Mar 04, 2016 05:53 AM EST

US Economy Expands, Varied Wage Growth Says Fed

For the last two months, the U.S. economy has continuously expanded in most of the country's districts. However, not all is rosy since conditions have varied significantly within sectors and across regions, according to the statement issued by the Federal Reserve on Wednesday.

The obviously mixed conditions have given Fed policy makers a headache considering that their meeting is scheduled on Mar. 15 - 16 to decide the direction where interest rates should go.

According to the Beige Book of the U.S. Fed, in most U.S. districts, consumer spending has seen an increase. This source book contains anecdotal information gathered from business contracts all over the country. It is published eight times per year.
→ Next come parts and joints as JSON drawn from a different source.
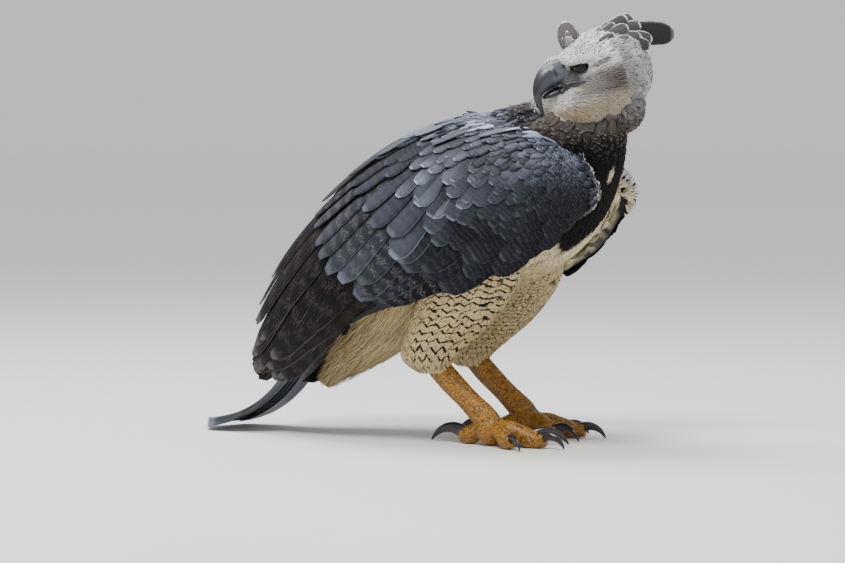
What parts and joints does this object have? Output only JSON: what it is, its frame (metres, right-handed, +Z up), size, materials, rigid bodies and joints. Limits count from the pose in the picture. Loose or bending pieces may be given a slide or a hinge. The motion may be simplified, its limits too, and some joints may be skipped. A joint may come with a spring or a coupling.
{
  "type": "harpy eagle",
  "caption": "Standing adult harpy eagle at life size, wings folded, head turned back over its right shoulder, a still display animal.",
  "frame": {"origin": "middle of the bounding box of the whole bird, at the floor it stands on", "axes": "+X forward where the body faces, +Y to the bird's left, +Z up"},
  "size_m": [0.6976, 0.329, 0.5943],
  "materials": {
    "down": "soft white to cream body feathers, the thighs with fine black chevron bars",
    "hood": "pale grey head feathers, darker at the throat, and a black neck and breast band",
    "slate": "slate black wing feathers with a blue grey sheen and pale edges",
    "barred": "dark tail feathers with grey bars and pale shafts",
    "skin": "orange yellow scaled skin with dark flecks",
    "horn": "black horn of bill and claws with a satin gloss, the bill slate blue at its base",
    "eye": "dark brown eye under a clear wet surface"
  },
  "bodies": {
    "root": {"torso": "down", "neck": "hood", "vent": "down", "head": "hood", "bill_upper": "horn", "bill_lower": "horn", "tail": "barred", "eye_right": "eye", "thigh_right": "down", "tarsus_right": "skin", "foot_right": "skin", "wing_right": "slate", "claw_inner_right": "horn", "claw_middle_right": "horn", "claw_outer_right": "horn", "claw_hind_right": "horn", "eye_left": "eye", "thigh_left": "down", "tarsus_left": "skin", "foot_left": "skin", "wing_left": "slate", "claw_inner_left": "horn", "claw_middle_left": "horn", "claw_outer_left": "horn", "claw_hind_left": "horn"}
  },
  "joints": []
}
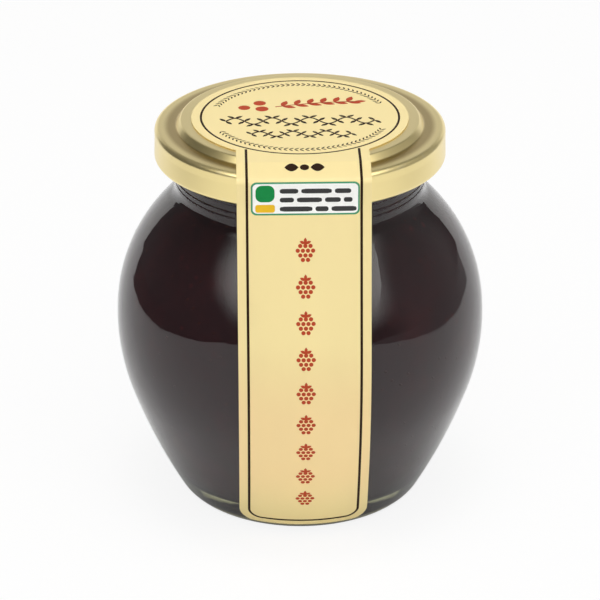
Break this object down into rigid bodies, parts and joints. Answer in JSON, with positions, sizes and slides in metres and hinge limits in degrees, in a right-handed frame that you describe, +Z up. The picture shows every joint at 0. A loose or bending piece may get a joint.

While the economy expanded, wage growth has varied widely "from flat to strong," as the report from the Federal Reserve indicate. 

Out of the 12 regional districts of the agency, seven have suggested that the country's economy is expanding "moderately," or at a "modest space," or "slightly," based on the Beige Book.
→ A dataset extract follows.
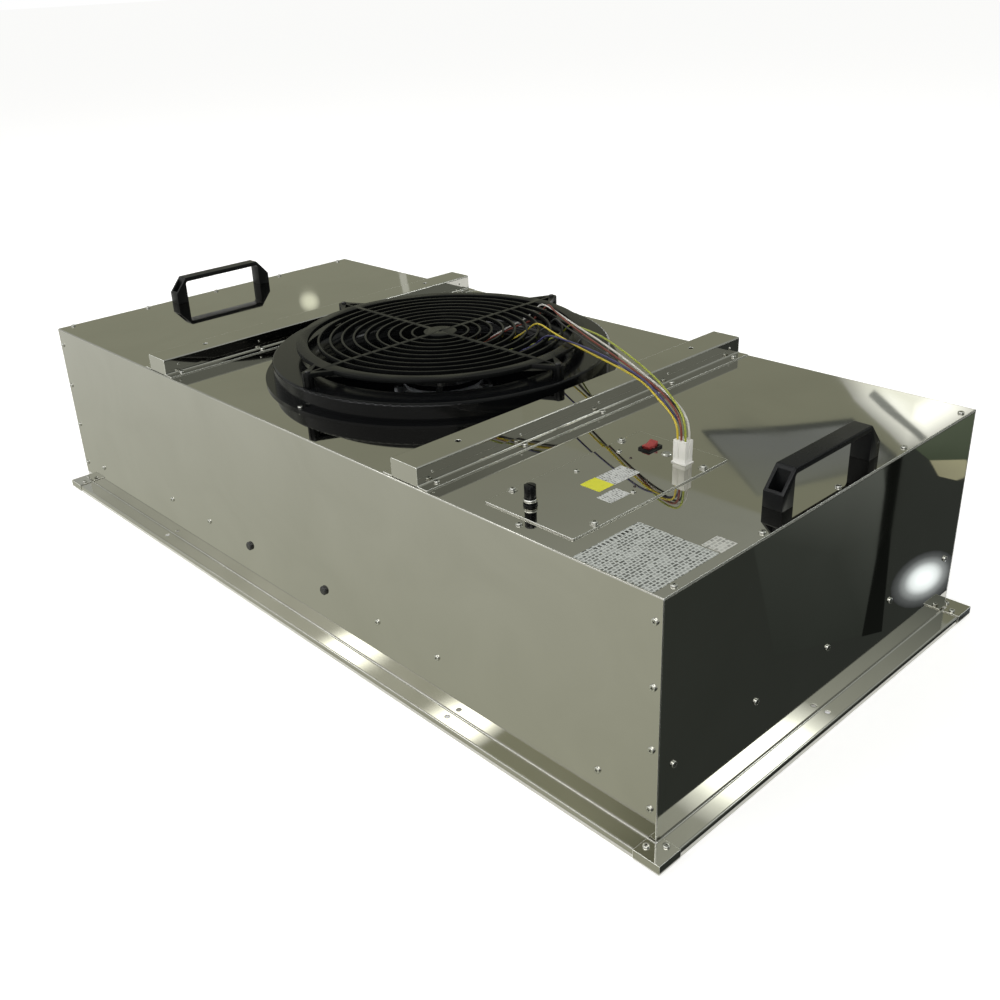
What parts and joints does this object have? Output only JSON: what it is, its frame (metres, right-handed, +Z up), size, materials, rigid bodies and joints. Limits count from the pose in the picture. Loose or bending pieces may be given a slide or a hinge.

There are mixed reports on the area of manufacturing. This sector has continuously suffered due to the strengthening of the dollar coupled with a "weakening global outlook" where its total sales suffered a number of setbacks.

Federal Open Market Committee members are scheduled for a meeting in two weeks. They will discuss their projections for the economy and establish the U.S. Federal Reserve's benchmark interest rate.
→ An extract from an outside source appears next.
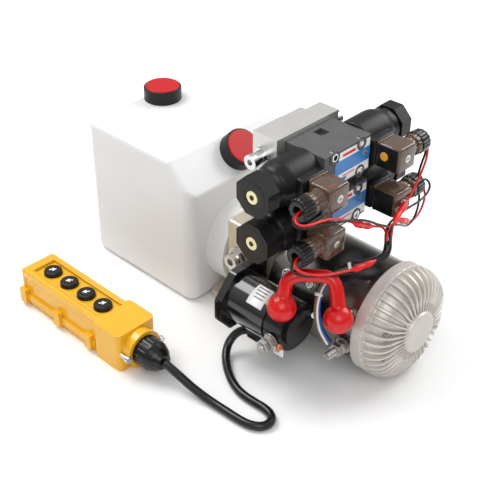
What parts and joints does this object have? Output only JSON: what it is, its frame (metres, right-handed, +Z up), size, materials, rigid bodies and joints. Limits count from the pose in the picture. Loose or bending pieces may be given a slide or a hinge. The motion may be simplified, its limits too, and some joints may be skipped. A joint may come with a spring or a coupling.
{
  "type": "hydraulic power unit",
  "caption": "Compact DC hydraulic power unit: tank, gear pump, manifold, stacked solenoid valves, motor, start contactor and a corded push-button pendant.",
  "frame": {"origin": "centre of the four mounting holes under the manifold, on its underside", "axes": "+X along the motor axis from tank to motor, +Y along the valves' long axis, +Z up"},
  "size_m": [0.424, 0.3163, 0.236],
  "materials": {
    "tank_plastic": "translucent satin",
    "cap_black": "satin",
    "cap_red": "satin",
    "cast_aluminium": "cast, satin",
    "machined_aluminium": "machined",
    "manifold_aluminium": "machined, warm",
    "steel": "bright",
    "chrome_steel": "polished",
    "coil_plastic": "satin",
    "valve_grey": "matt",
    "pin_cream": "satin",
    "smoked_plastic": "smoked",
    "motor_steel": "zinc plated",
    "magnet_black": "sintered",
    "contactor_black": "gloss black",
    "head_black": "moulded",
    "copper": "wound",
    "red_vinyl": "gloss",
    "pendant_yellow": "gloss",
    "button_black": "satin",
    "gland_black": "gloss",
    "cord_black": "satin"
  },
  "bodies": {
    "root": {"coil_nuts": "coil_plastic", "contactor_bracket": "contactor_black", "contactor_can": "contactor_black", "contactor_coil": "copper", "contactor_head": "head_black", "cord_clip": "head_black", "core_tubes": "steel", "field_magnets": "magnet_black", "manifold": "manifold_aluminium", "manifold_plugs": "steel", "motor_bearings": "steel", "motor_body": "motor_steel", "motor_bolts": "steel", "motor_end_housing": "cast_aluminium", "pendant_cord": "cord_black", "pendant_gland": "gland_black", "pendant_housing": "pendant_yellow", "pendant_screws": "chrome_steel", "plug_1_left": "smoked_plastic", "plug_1_right": "smoked_plastic", "plug_2_left": "smoked_plastic", "plug_2_right": "smoked_plastic", "plug_leads": "cord_black", "plug_screws": "steel", "pump_body": "cast_aluminium", "pump_cover": "cast_aluminium", "relief_cartridge": "chrome_steel", "suction_strainer": "steel", "tank": "tank_plastic", "tank_tubes": "smoked_plastic", "terminal_link": "red_vinyl", "terminal_studs": "steel", "tower_cartridges": "chrome_steel", "valve_1_body": "valve_grey", "valve_1_coil_left": "coil_plastic", "valve_1_coil_right": "coil_plastic", "valve_2_body": "valve_grey", "valve_2_coil_left": "coil_plastic", "valve_2_coil_right": "coil_plastic", "valve_screws": "steel", "valve_tower": "machined_aluminium", "wiring_loom": "cord_black"},
    "filler_cap": {"filler_cap": "cap_black", "filler_cap_disc": "cap_red"},
    "side_cap": {"side_cap": "cap_black", "side_cap_disc": "cap_red"},
    "rotor": {"motor_rotor": "steel", "pump_drive_gear": "steel"},
    "idler": {"pump_idler_gear": "steel"},
    "plunger": {"contactor_plunger": "steel"},
    "spool_1": {"valve_1_spool": "steel"},
    "pin_1_left": {"override_pin_1_left": "pin_cream"},
    "pin_1_right": {"override_pin_1_right": "pin_cream"},
    "spool_2": {"valve_2_spool": "steel"},
    "pin_2_left": {"override_pin_2_left": "pin_cream"},
    "pin_2_right": {"override_pin_2_right": "pin_cream"},
    "button_1": {"pendant_button_1": "button_black"},
    "button_2": {"pendant_button_2": "button_black"},
    "button_3": {"pendant_button_3": "button_black"},
    "button_4": {"pendant_button_4": "button_black"}
  },
  "joints": [
    {"name": "filler_cap_lift", "type": "slide", "parent": "root", "child": "filler_cap", "axis": [0, 0, 1], "range_m": [0, 0.025]},
    {"name": "side_cap_lift", "type": "slide", "parent": "root", "child": "side_cap", "axis": [0.7071, 0, 0.7071], "range_m": [0, 0.02]},
    {"name": "rotor_spin", "type": "hinge", "parent": "root", "child": "rotor", "pos_m": [0.1, 0, 0.062], "axis": [1, 0, 0], "continuous": true},
    {"name": "idler_spin", "type": "hinge", "parent": "root", "child": "idler", "pos_m": [-0.09, 0, 0.038], "axis": [1, 0, 0], "continuous": true},
    {"name": "contactor_pull", "type": "slide", "parent": "root", "child": "plunger", "axis": [1, 0, 0], "range_m": [0, 0.004], "stiffness_N_per_m": 800},
    {"name": "spool_1_shift", "type": "slide", "parent": "root", "child": "spool_1", "axis": [0, 1, 0], "range_m": [-0.003, 0.003], "stiffness_N_per_m": 2000},
    {"name": "pin_1_left_press", "type": "slide", "parent": "root", "child": "pin_1_left", "axis": [0, 1, 0], "range_m": [0, 0.002], "stiffness_N_per_m": 1500},
    {"name": "pin_1_right_press", "type": "slide", "parent": "root", "child": "pin_1_right", "axis": [0, -1, 0], "range_m": [0, 0.002], "stiffness_N_per_m": 1500},
    {"name": "spool_2_shift", "type": "slide", "parent": "root", "child": "spool_2", "axis": [0, 1, 0], "range_m": [-0.003, 0.003], "stiffness_N_per_m": 2000},
    {"name": "pin_2_left_press", "type": "slide", "parent": "root", "child": "pin_2_left", "axis": [0, 1, 0], "range_m": [0, 0.002], "stiffness_N_per_m": 1500},
    {"name": "pin_2_right_press", "type": "slide", "parent": "root", "child": "pin_2_right", "axis": [0, -1, 0], "range_m": [0, 0.002], "stiffness_N_per_m": 1500},
    {"name": "button_1_press", "type": "slide", "parent": "root", "child": "button_1", "axis": [0, 0, -1], "range_m": [0, 0.003], "stiffness_N_per_m": 600},
    {"name": "button_2_press", "type": "slide", "parent": "root", "child": "button_2", "axis": [0, 0, -1], "range_m": [0, 0.003], "stiffness_N_per_m": 600},
    {"name": "button_3_press", "type": "slide", "parent": "root", "child": "button_3", "axis": [0, 0, -1], "range_m": [0, 0.003], "stiffness_N_per_m": 600},
    {"name": "button_4_press", "type": "slide", "parent": "root", "child": "button_4", "axis": [0, 0, -1], "range_m": [0, 0.003], "stiffness_N_per_m": 600}
  ],
  "couplings": [
    {"joint": "idler_spin", "follows": "rotor_spin", "ratio": -1}
  ]
}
Although the latest jobs, consumer spending and inflation data indicated positive growth, there are still reduced expectations that the rate will increase this month owing to the volatility of the market and global growth.

It is likely that the Fed policymakers will hold off raising the interest rates even after their initial rise from almost zero in December. They still have to determine how big a slowdown global growth will experience, how lower inflation will affect the U.S. economy, and how extensive the tightening in financial conditions will be.